Description of the task
The data follows this line. Copy verbatim the line with "spring_radius = (spring_pocket_radius" and each line after it to the end.

Data shown
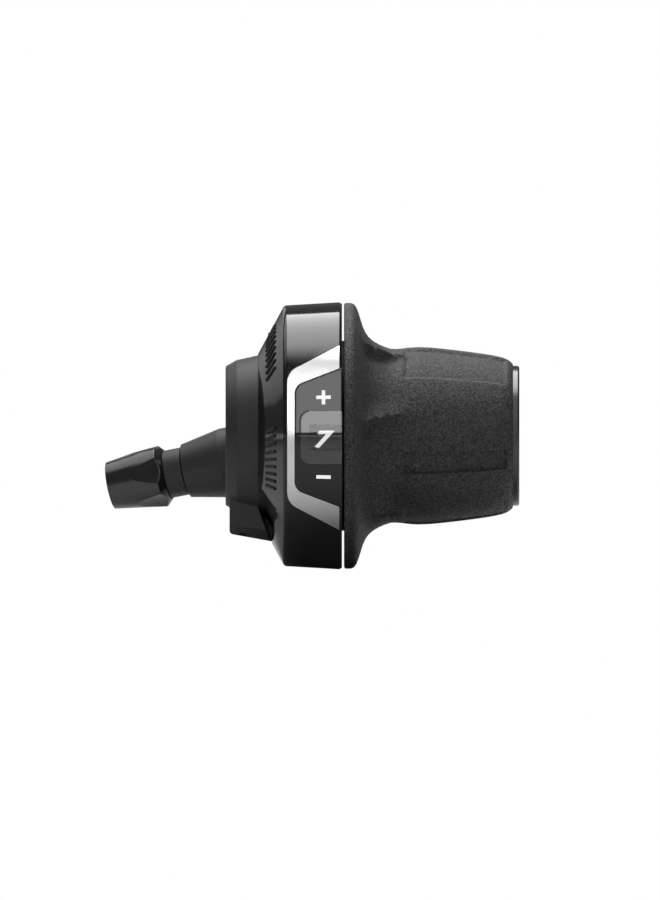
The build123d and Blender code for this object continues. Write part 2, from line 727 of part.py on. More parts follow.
# Leaf spring: a bent strip between two slotted posts, its bump in a notch
leaf_direction = Vector(0, cos(radians(leaf_middle_angle)), sin(radians(leaf_middle_angle)))
leaf_face = Plane(
    origin=(detent_x + (detent_width - leaf_width) / 2, 0, 0),
    x_dir=Vector(1, 0, 0).cross(leaf_direction), z_dir=(1, 0, 0),
)
with BuildPart() as detent_spring:
    bump_tip = -(detent_radius - notch_radius + leaf_notch_gap)
    with BuildSketch(leaf_face):
        with BuildLine() as strip:
            Polyline(
                (-leaf_half_span, -leaf_plane_distance), (-leaf_bump_half_width, -leaf_plane_distance),
                (0, bump_tip), (leaf_bump_half_width, -leaf_plane_distance),
                (leaf_half_span, -leaf_plane_distance), (leaf_half_span, -leaf_plane_distance - leaf_thickness),
                (leaf_bump_half_width, -leaf_plane_distance - leaf_thickness),
                (0, bump_tip - 2 * leaf_thickness),
                (-leaf_bump_half_width, -leaf_plane_distance - leaf_thickness),
                (-leaf_half_span, -leaf_plane_distance - leaf_thickness), close=True,
            )
        make_face()
    extrude(amount=leaf_width)
save(detent_spring.part, "detent_spring")

# Grip sleeve: turns on the tube, carries the dial inside the cover and the rubber outside it
with BuildPart() as grip_sleeve:
    turned(
        (sleeve_x, rotor_bore), (sleeve_x, sleeve_radius), (inner_flange_x, sleeve_radius),
        (inner_flange_x, dial_radius - dial_wall - fit_gap),
        (inner_flange_end_x, dial_radius - dial_wall - fit_gap), (inner_flange_end_x, hub_radius),
        (grip_start_x, hub_radius), (grip_start_x, outer_flange_radius),
        (grip_start_x + outer_flange_thickness, outer_flange_radius),
        (grip_start_x + outer_flange_thickness, sleeve_radius), (grip_end_x, sleeve_radius),
        (grip_end_x, rotor_bore),
    )
    for turn in range(dog_count):
        sector(
            dog_first_angle + turn * 360 / dog_count, dog_angle + 2 * degrees(fit_gap / rotor_bore),
            sleeve_x, drum_end_x + dog_length + fit_gap, 0, sleeve_radius, mode=Mode.SUBTRACT,
        )
    for turn in range(dial_screw_count):
        post(dial_screw_first_angle + turn * 360 / dial_screw_count, dial_screw_circle,
             dial_screw_radius, 0, inner_flange_end_x, mode=Mode.SUBTRACT)
save(grip_sleeve.part, "grip_sleeve")

with BuildPart() as dial_ring:
    tube(dial_start_x, inner_flange_end_x, dial_radius - dial_wall, dial_radius)
    tube(inner_flange_x - dial_web_thickness, inner_flange_x, dial_web_radius, dial_radius - dial_wall)
    for turn in range(dial_screw_count):
        post(dial_screw_first_angle + turn * 360 / dial_screw_count, dial_screw_circle,
             dial_screw_radius + fit_gap, 0, inner_flange_end_x, mode=Mode.SUBTRACT)
save(dial_ring.part, "dial_ring")

head_x = inner_flange_x - dial_web_thickness
with BuildPart() as dial_screws:
    for turn in range(dial_screw_count):
        angle = dial_screw_first_angle + turn * 360 / dial_screw_count
        post(angle, dial_screw_circle, dial_screw_head_radius, head_x - dial_screw_head_height, head_x)
        post(angle, dial_screw_circle, dial_screw_radius, head_x, inner_flange_end_x)
save(dial_screws.part, "dial_screws")

# Grip rubber: wraps the outer flange, necks down to the barrel, with ribs in the neck
with BuildPart() as grip_rubber:
    with BuildSketch(Plane.XZ):
        with BuildLine():
            Polyline(
                (flange_back_x, flange_radius), (grip_start_x + flange_round, flange_radius),
                (grip_start_x, flange_radius - flange_round), (grip_start_x, outer_flange_radius),
                (grip_start_x + outer_flange_thickness, outer_flange_radius),
                (grip_start_x + outer_flange_thickness, sleeve_radius), (grip_end_x, sleeve_radius),
                (grip_end_x, grip_end_radius),
            )
            Spline((flange_back_x, flange_radius), (flank_x, flank_radius), (waist_x, grip_waist_radius),
                   (belly_x, grip_radius), (shoulder_x, shoulder_radius), (grip_end_x, grip_end_radius),
                   tangents=[(1, 0), (1, -2)])
        make_face()
    revolve(axis=Axis.X)
    for turn in range(rib_count):
        with BuildSketch(side_plane(rib_first_angle + turn * 360 / rib_count)):
            with BuildLine():
                Polyline(
                    (flange_back_x, flange_radius - flange_round), (rib_middle_x, rib_middle_radius),
                    (rib_end_x, grip_waist_radius + rib_end_rise), (rib_end_x, sleeve_radius),
                    (grip_start_x + outer_flange_thickness, sleeve_radius),
                    (grip_start_x + outer_flange_thickness, flange_radius - flange_round), close=True,
                )
            make_face()
        extrude(amount=rib_width / 2, both=True)
    for angle in groove_angles:
        turned(
            (groove_start_x, grip_waist_radius - groove_depth), (belly_x, grip_radius - groove_depth),
            (shoulder_x, shoulder_radius - groove_depth), (shoulder_x, 2 * grip_radius),
            (groove_start_x, 2 * grip_radius), plane=side_plane(angle - groove_width_angle / 2),
            arc=groove_width_angle, mode=Mode.SUBTRACT,
        )
    tube(0, grip_end_x, 0, sleeve_radius, mode=Mode.SUBTRACT)
    tube(0, grip_start_x + outer_flange_thickness, 0, outer_flange_radius, mode=Mode.SUBTRACT)
save(grip_rubber.part, "grip_rubber")

# End ring: pressed on the tube, its lip over the tube's end
end_ring_x = grip_end_x + end_ring_gap
with BuildPart() as end_ring:
    turned(
        (end_ring_x, tube_radius), (end_ring_x, end_ring_radius - end_ring_step / 2),
        (end_ring_x + end_ring_step / 2, end_ring_radius),
        (end_ring_x + end_ring_width - end_ring_step, end_ring_radius),
        (end_ring_x + end_ring_width, end_ring_radius - end_ring_step),
        (end_ring_x + end_ring_width, bore_radius + end_ring_step), (tube_end_x, bore_radius + end_ring_step),
        (tube_end_x, tube_radius),
    )
save(end_ring.part, "end_ring")

# Barrel adjuster: threaded insert, sprung collar, and a hollow bolt moulded into the knob
with BuildPart() as thread_insert:
    outlet_tube(insert_start, insert_end, thread_radius, thread_radius + insert_wall)
save(thread_insert.part, "thread_insert")

with BuildPart() as adjuster_seal:
    seal_circle = collar_root_radius + seal_radius + fit_gap / 2
    with BuildSketch(outlet_side):
        with Locations((seal_at, seal_circle)):
            Circle(seal_radius)
    revolve(axis=outlet_axis)
save(adjuster_seal.part, "adjuster_seal")

with BuildPart() as adjuster_collar:
    outlet_turned(
        (collar_root_start, spring_pocket_radius), (collar_root_start, collar_root_radius),
        (outlet_end + collar_root_gap, collar_root_radius), (outlet_end + collar_root_gap, neck_radius),
        (neck_end, neck_radius), (neck_end, bolt_radius + adjuster_clearance),
        (spring_pocket_end, bolt_radius + adjuster_clearance), (spring_pocket_end, spring_pocket_radius),
    )
save(adjuster_collar.part, "adjuster_collar")

with BuildPart() as adjuster_bolt:
    outlet_turned(
        (adjuster_bolt_start, cable_hole_radius), (adjuster_bolt_start, bolt_radius),
        (bolt_head_start, bolt_radius), (bolt_head_start, bolt_head_radius),
        (bolt_head_end, bolt_head_radius), (bolt_head_end, cable_hole_radius),
    )
save(adjuster_bolt.part, "adjuster_bolt")

with BuildPart() as adjuster_knob:
    outlet_turned(
        (knob_start, bolt_radius), (knob_start, knob_rim_radius),
        (knob_start + knob_shoulder, knob_radius), (knob_end, knob_end_radius),
        (knob_end, knob_mouth_radius), (knob_end - knob_mouth_depth, casing_radius),
        (bolt_head_end, casing_radius), (bolt_head_end, bolt_head_radius),
        (bolt_head_start, bolt_head_radius), (bolt_head_start, bolt_radius),
    )
    with BuildSketch(outlet_plane.offset(knob_start)):
        with PolarLocations(knob_radius + flute_radius - flute_depth, flute_count,
                            start_angle=flute_first_angle):
            Circle(flute_radius)
    extrude(amount=knob_end - knob_start, mode=Mode.SUBTRACT)
save(adjuster_knob.part, "adjuster_knob")

spring_radius = (spring_pocket_radius + bolt_radius) / 2
with BuildPart() as adjuster_spring:
    spring_height = spring_pocket_end - insert_end - 2 * spring_wire_radius - fit_gap
    spring_base = outlet_origin + outlet_direction * (insert_end + spring_wire_radius + fit_gap / 2)
    with BuildLine() as coil:
        Helix(spring_height / spring_turns, spring_height, spring_radius, center=spring_base,
              direction=outlet_direction)
    with BuildSketch(Plane(origin=coil.line @ 0, z_dir=coil.line % 0)):
        Circle(spring_wire_radius)
    sweep(path=coil.line)
save(adjuster_spring.part, "adjuster_spring")
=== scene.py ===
from math import atan2, degrees, hypot, pi, radians

import bmesh
import bpy
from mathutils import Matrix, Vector


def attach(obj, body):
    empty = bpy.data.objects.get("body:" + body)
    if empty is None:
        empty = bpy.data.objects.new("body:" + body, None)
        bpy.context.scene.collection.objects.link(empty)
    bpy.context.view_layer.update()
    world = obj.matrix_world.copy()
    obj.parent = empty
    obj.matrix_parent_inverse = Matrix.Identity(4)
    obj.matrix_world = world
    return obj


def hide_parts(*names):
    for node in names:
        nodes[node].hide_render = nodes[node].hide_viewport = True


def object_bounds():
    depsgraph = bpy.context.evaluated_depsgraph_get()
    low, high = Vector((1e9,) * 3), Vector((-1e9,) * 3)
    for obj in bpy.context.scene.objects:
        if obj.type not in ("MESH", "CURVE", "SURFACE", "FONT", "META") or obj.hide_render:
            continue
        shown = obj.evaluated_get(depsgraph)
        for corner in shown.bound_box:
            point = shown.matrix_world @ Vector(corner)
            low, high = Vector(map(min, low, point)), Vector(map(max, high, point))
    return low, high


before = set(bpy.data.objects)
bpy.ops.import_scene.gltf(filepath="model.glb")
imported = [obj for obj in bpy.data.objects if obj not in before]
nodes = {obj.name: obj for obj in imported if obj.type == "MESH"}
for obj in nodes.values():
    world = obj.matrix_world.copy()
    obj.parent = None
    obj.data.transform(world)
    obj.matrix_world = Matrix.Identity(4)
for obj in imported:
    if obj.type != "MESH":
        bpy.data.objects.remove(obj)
cad_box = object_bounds()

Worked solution
spring_radius = (spring_pocket_radius + bolt_radius) / 2
with BuildPart() as adjuster_spring:
    spring_height = spring_pocket_end - insert_end - 2 * spring_wire_radius - fit_gap
    spring_base = outlet_origin + outlet_direction * (insert_end + spring_wire_radius + fit_gap / 2)
    with BuildLine() as coil:
        Helix(spring_height / spring_turns, spring_height, spring_radius, center=spring_base,
              direction=outlet_direction)
    with BuildSketch(Plane(origin=coil.line @ 0, z_dir=coil.line % 0)):
        Circle(spring_wire_radius)
    sweep(path=coil.line)
save(adjuster_spring.part, "adjuster_spring")
=== scene.py ===
from math import atan2, degrees, hypot, pi, radians

import bmesh
import bpy
from mathutils import Matrix, Vector


def attach(obj, body):
    empty = bpy.data.objects.get("body:" + body)
    if empty is None:
        empty = bpy.data.objects.new("body:" + body, None)
        bpy.context.scene.collection.objects.link(empty)
    bpy.context.view_layer.update()
    world = obj.matrix_world.copy()
    obj.parent = empty
    obj.matrix_parent_inverse = Matrix.Identity(4)
    obj.matrix_world = world
    return obj


def hide_parts(*names):
    for node in names:
        nodes[node].hide_render = nodes[node].hide_viewport = True


def object_bounds():
    depsgraph = bpy.context.evaluated_depsgraph_get()
    low, high = Vector((1e9,) * 3), Vector((-1e9,) * 3)
    for obj in bpy.context.scene.objects:
        if obj.type not in ("MESH", "CURVE", "SURFACE", "FONT", "META") or obj.hide_render:
            continue
        shown = obj.evaluated_get(depsgraph)
        for corner in shown.bound_box:
            point = shown.matrix_world @ Vector(corner)
            low, high = Vector(map(min, low, point)), Vector(map(max, high, point))
    return low, high


before = set(bpy.data.objects)
bpy.ops.import_scene.gltf(filepath="model.glb")
imported = [obj for obj in bpy.data.objects if obj not in before]
nodes = {obj.name: obj for obj in imported if obj.type == "MESH"}
for obj in nodes.values():
    world = obj.matrix_world.copy()
    obj.parent = None
    obj.data.transform(world)
    obj.matrix_world = Matrix.Identity(4)
for obj in imported:
    if obj.type != "MESH":
        bpy.data.objects.remove(obj)
cad_box = object_bounds()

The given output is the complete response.